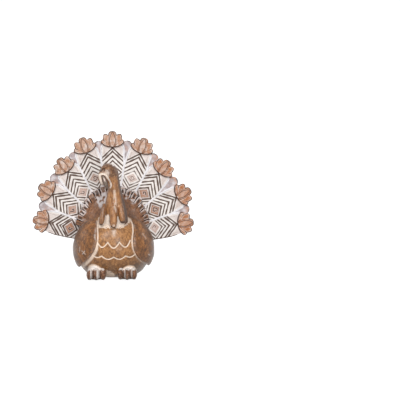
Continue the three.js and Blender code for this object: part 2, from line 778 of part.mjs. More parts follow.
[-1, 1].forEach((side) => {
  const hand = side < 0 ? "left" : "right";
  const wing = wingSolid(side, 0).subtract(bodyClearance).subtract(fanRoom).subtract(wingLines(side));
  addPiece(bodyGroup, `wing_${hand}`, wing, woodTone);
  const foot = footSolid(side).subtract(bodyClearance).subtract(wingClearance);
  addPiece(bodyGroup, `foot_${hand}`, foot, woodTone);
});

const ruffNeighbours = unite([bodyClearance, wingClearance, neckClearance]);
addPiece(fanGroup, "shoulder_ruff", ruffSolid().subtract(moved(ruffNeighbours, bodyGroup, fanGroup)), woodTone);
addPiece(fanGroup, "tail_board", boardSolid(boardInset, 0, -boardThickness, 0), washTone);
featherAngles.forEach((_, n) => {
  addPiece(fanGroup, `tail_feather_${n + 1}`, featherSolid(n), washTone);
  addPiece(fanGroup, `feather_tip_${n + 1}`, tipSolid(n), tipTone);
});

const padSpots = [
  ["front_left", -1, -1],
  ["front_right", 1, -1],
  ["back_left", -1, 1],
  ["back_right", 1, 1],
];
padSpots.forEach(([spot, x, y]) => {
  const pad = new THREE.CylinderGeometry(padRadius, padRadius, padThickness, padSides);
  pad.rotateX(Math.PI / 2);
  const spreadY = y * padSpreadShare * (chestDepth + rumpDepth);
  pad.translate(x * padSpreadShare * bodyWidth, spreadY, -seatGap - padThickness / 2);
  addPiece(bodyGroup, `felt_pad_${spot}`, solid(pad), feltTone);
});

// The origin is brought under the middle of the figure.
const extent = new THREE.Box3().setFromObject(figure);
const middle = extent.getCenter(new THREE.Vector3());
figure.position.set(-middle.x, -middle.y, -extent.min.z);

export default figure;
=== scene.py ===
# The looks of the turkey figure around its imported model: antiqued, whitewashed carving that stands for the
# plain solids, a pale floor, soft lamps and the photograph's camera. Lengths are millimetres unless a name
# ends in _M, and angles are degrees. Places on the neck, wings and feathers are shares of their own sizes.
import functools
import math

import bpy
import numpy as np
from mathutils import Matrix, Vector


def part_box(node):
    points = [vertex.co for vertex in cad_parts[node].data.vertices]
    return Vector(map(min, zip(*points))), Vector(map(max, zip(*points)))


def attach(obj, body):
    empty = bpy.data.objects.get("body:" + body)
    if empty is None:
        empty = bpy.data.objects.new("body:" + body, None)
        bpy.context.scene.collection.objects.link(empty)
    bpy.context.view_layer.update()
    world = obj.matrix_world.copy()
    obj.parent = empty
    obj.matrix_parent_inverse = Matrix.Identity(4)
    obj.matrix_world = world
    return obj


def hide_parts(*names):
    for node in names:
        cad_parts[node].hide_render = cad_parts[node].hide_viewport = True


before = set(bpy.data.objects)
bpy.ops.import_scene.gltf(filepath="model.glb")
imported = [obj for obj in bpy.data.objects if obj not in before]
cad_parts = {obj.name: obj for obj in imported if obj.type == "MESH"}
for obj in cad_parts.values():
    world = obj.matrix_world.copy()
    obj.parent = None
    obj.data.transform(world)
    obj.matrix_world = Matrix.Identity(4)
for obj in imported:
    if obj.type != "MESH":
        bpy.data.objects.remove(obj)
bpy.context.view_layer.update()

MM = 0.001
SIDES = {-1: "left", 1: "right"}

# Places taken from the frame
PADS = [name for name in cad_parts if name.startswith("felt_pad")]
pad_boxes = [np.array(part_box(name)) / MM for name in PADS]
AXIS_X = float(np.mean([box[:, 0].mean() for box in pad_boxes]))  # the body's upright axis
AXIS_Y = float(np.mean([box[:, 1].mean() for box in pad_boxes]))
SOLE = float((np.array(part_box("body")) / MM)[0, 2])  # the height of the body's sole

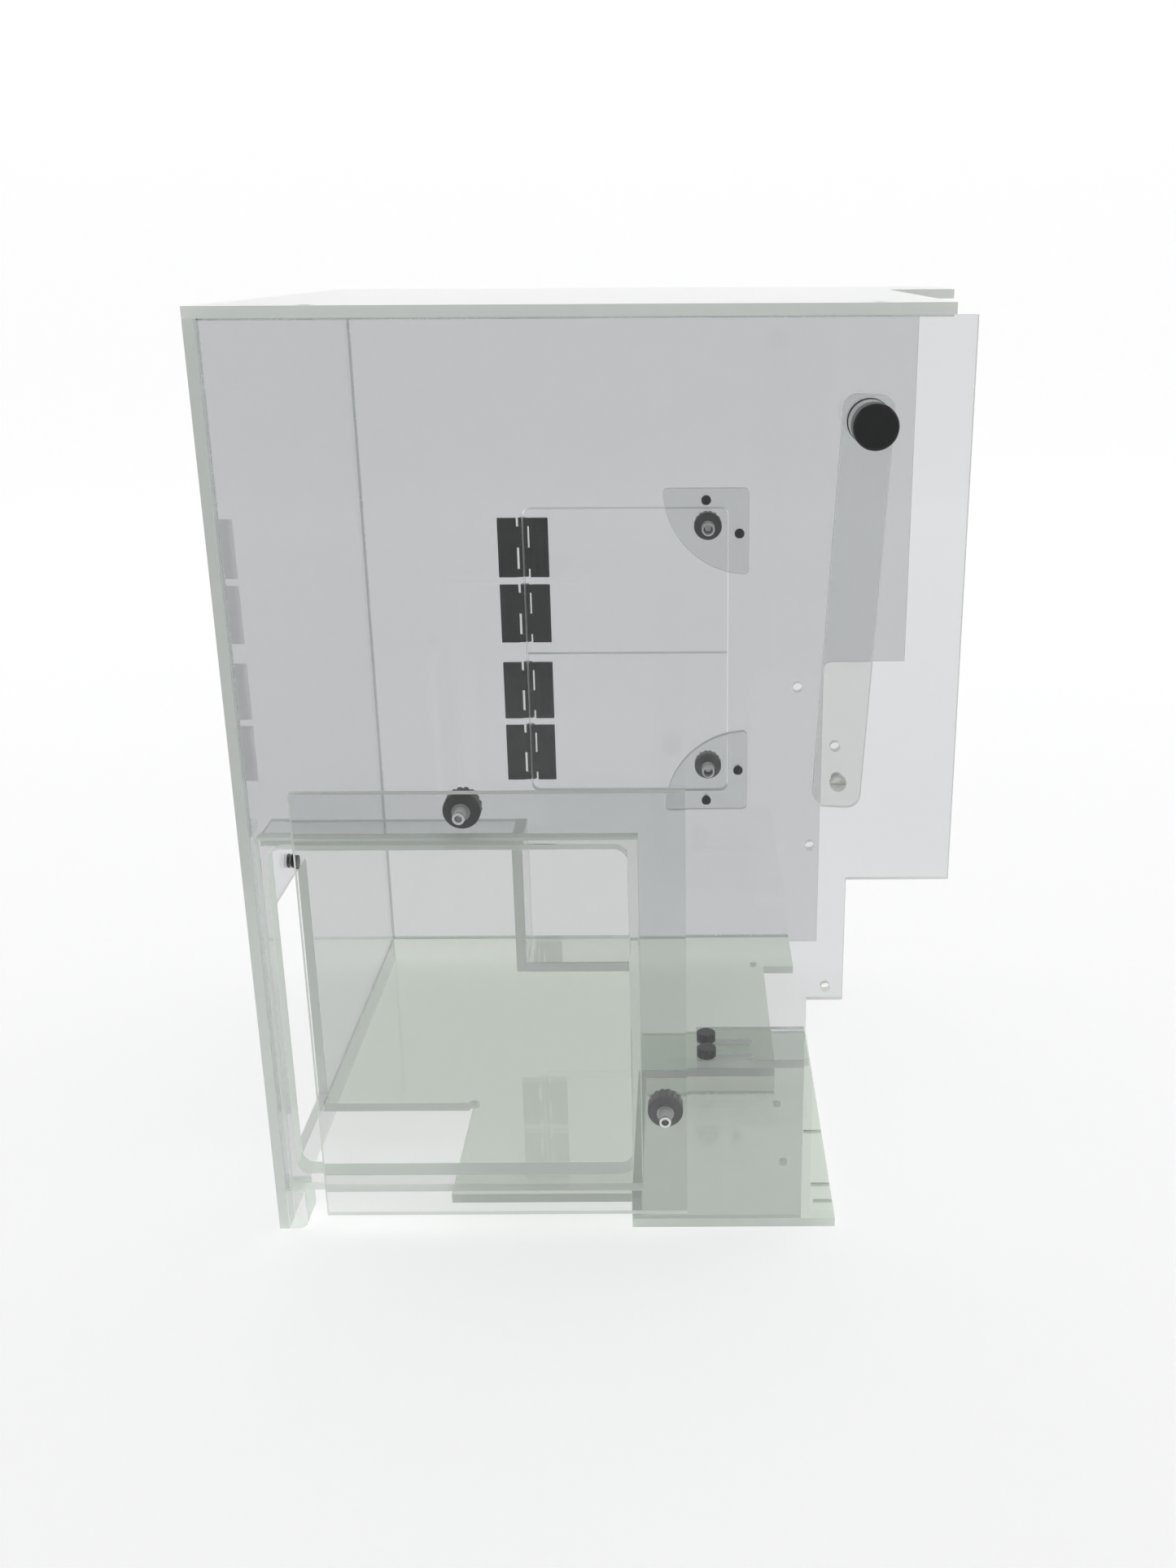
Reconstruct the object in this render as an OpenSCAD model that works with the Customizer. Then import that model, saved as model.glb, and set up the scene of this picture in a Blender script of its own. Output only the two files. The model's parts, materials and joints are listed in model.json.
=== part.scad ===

**Required work**
Go through the records above and set each one down exactly, please.

**The output**
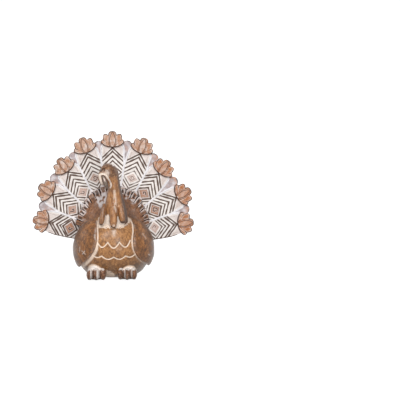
Continue the three.js and Blender code for this object: part 2, from line 778 of part.mjs. More parts follow.
[-1, 1].forEach((side) => {
  const hand = side < 0 ? "left" : "right";
  const wing = wingSolid(side, 0).subtract(bodyClearance).subtract(fanRoom).subtract(wingLines(side));
  addPiece(bodyGroup, `wing_${hand}`, wing, woodTone);
  const foot = footSolid(side).subtract(bodyClearance).subtract(wingClearance);
  addPiece(bodyGroup, `foot_${hand}`, foot, woodTone);
});

const ruffNeighbours = unite([bodyClearance, wingClearance, neckClearance]);
addPiece(fanGroup, "shoulder_ruff", ruffSolid().subtract(moved(ruffNeighbours, bodyGroup, fanGroup)), woodTone);
addPiece(fanGroup, "tail_board", boardSolid(boardInset, 0, -boardThickness, 0), washTone);
featherAngles.forEach((_, n) => {
  addPiece(fanGroup, `tail_feather_${n + 1}`, featherSolid(n), washTone);
  addPiece(fanGroup, `feather_tip_${n + 1}`, tipSolid(n), tipTone);
});

const padSpots = [
  ["front_left", -1, -1],
  ["front_right", 1, -1],
  ["back_left", -1, 1],
  ["back_right", 1, 1],
];
padSpots.forEach(([spot, x, y]) => {
  const pad = new THREE.CylinderGeometry(padRadius, padRadius, padThickness, padSides);
  pad.rotateX(Math.PI / 2);
  const spreadY = y * padSpreadShare * (chestDepth + rumpDepth);
  pad.translate(x * padSpreadShare * bodyWidth, spreadY, -seatGap - padThickness / 2);
  addPiece(bodyGroup, `felt_pad_${spot}`, solid(pad), feltTone);
});

// The origin is brought under the middle of the figure.
const extent = new THREE.Box3().setFromObject(figure);
const middle = extent.getCenter(new THREE.Vector3());
figure.position.set(-middle.x, -middle.y, -extent.min.z);

export default figure;
=== scene.py ===
# The looks of the turkey figure around its imported model: antiqued, whitewashed carving that stands for the
# plain solids, a pale floor, soft lamps and the photograph's camera. Lengths are millimetres unless a name
# ends in _M, and angles are degrees. Places on the neck, wings and feathers are shares of their own sizes.
import functools
import math

import bpy
import numpy as np
from mathutils import Matrix, Vector


def part_box(node):
    points = [vertex.co for vertex in cad_parts[node].data.vertices]
    return Vector(map(min, zip(*points))), Vector(map(max, zip(*points)))


def attach(obj, body):
    empty = bpy.data.objects.get("body:" + body)
    if empty is None:
        empty = bpy.data.objects.new("body:" + body, None)
        bpy.context.scene.collection.objects.link(empty)
    bpy.context.view_layer.update()
    world = obj.matrix_world.copy()
    obj.parent = empty
    obj.matrix_parent_inverse = Matrix.Identity(4)
    obj.matrix_world = world
    return obj


def hide_parts(*names):
    for node in names:
        cad_parts[node].hide_render = cad_parts[node].hide_viewport = True


before = set(bpy.data.objects)
bpy.ops.import_scene.gltf(filepath="model.glb")
imported = [obj for obj in bpy.data.objects if obj not in before]
cad_parts = {obj.name: obj for obj in imported if obj.type == "MESH"}
for obj in cad_parts.values():
    world = obj.matrix_world.copy()
    obj.parent = None
    obj.data.transform(world)
    obj.matrix_world = Matrix.Identity(4)
for obj in imported:
    if obj.type != "MESH":
        bpy.data.objects.remove(obj)
bpy.context.view_layer.update()

MM = 0.001
SIDES = {-1: "left", 1: "right"}

# Places taken from the frame
PADS = [name for name in cad_parts if name.startswith("felt_pad")]
pad_boxes = [np.array(part_box(name)) / MM for name in PADS]
AXIS_X = float(np.mean([box[:, 0].mean() for box in pad_boxes]))  # the body's upright axis
AXIS_Y = float(np.mean([box[:, 1].mean() for box in pad_boxes]))
SOLE = float((np.array(part_box("body")) / MM)[0, 2])  # the height of the body's sole

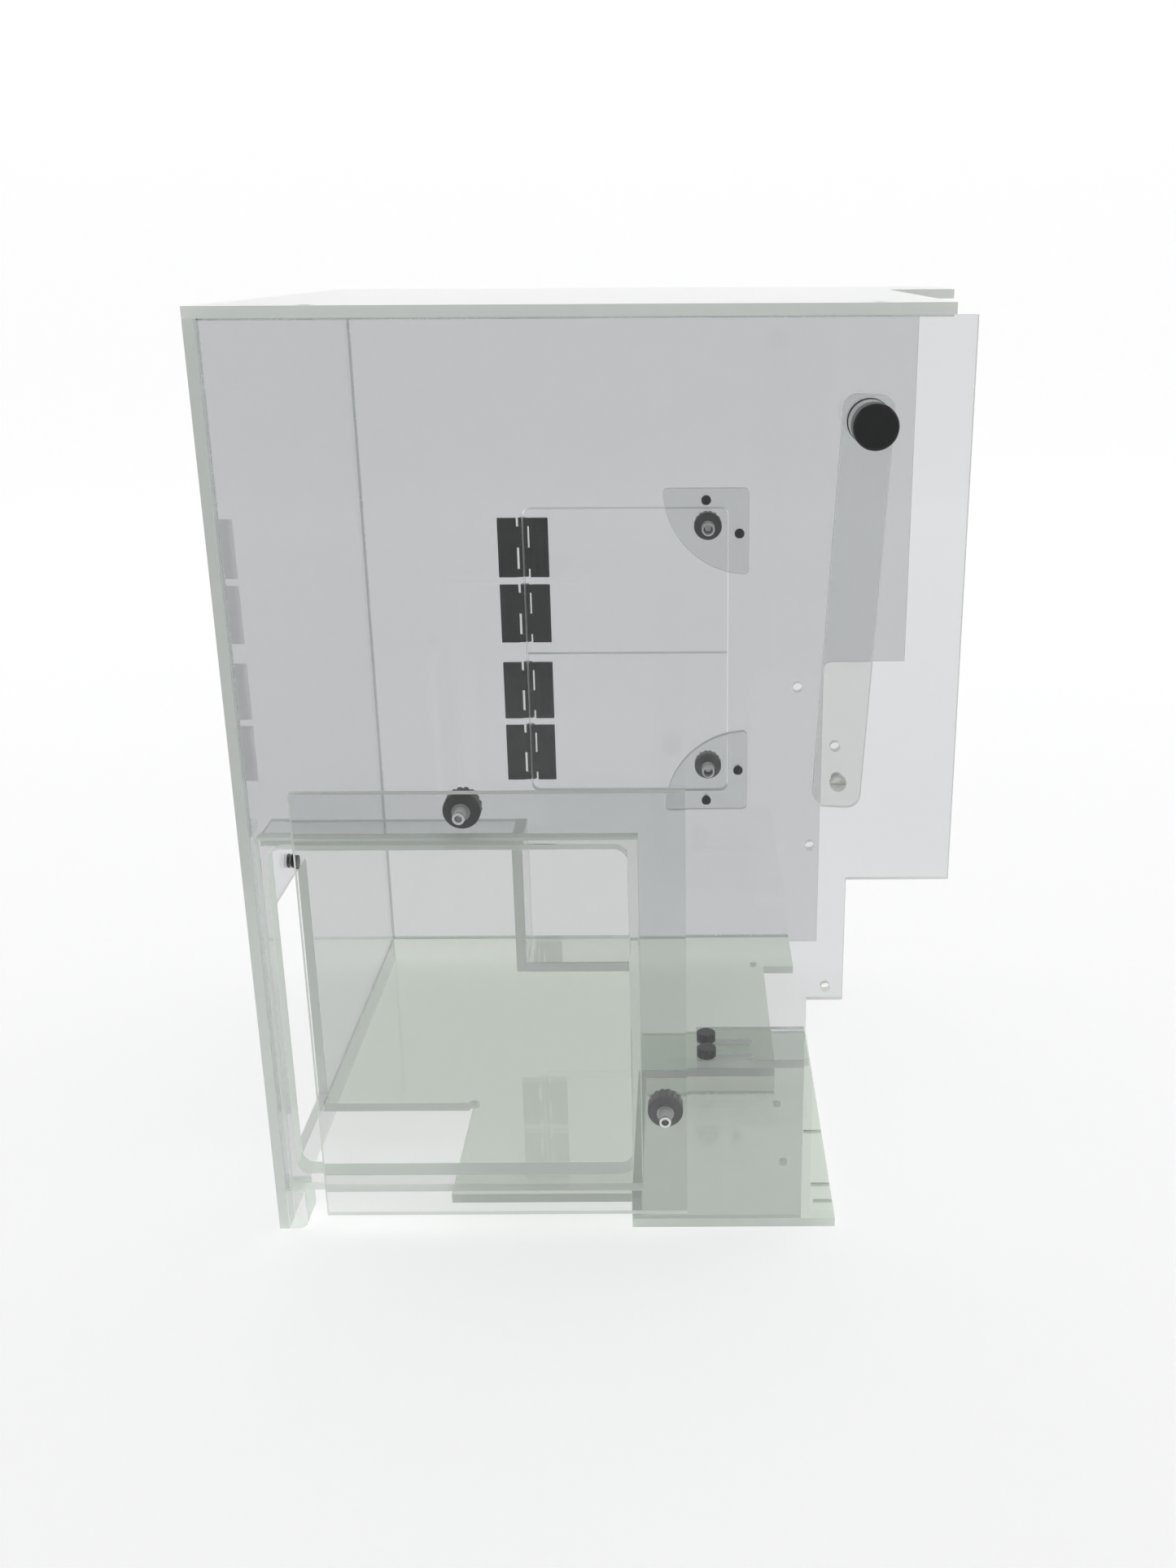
Reconstruct the object in this render as an OpenSCAD model that works with the Customizer. Then import that model, saved as model.glb, and set up the scene of this picture in a Blender script of its own. Output only the two files. The model's parts, materials and joints are listed in model.json.
=== part.scad ===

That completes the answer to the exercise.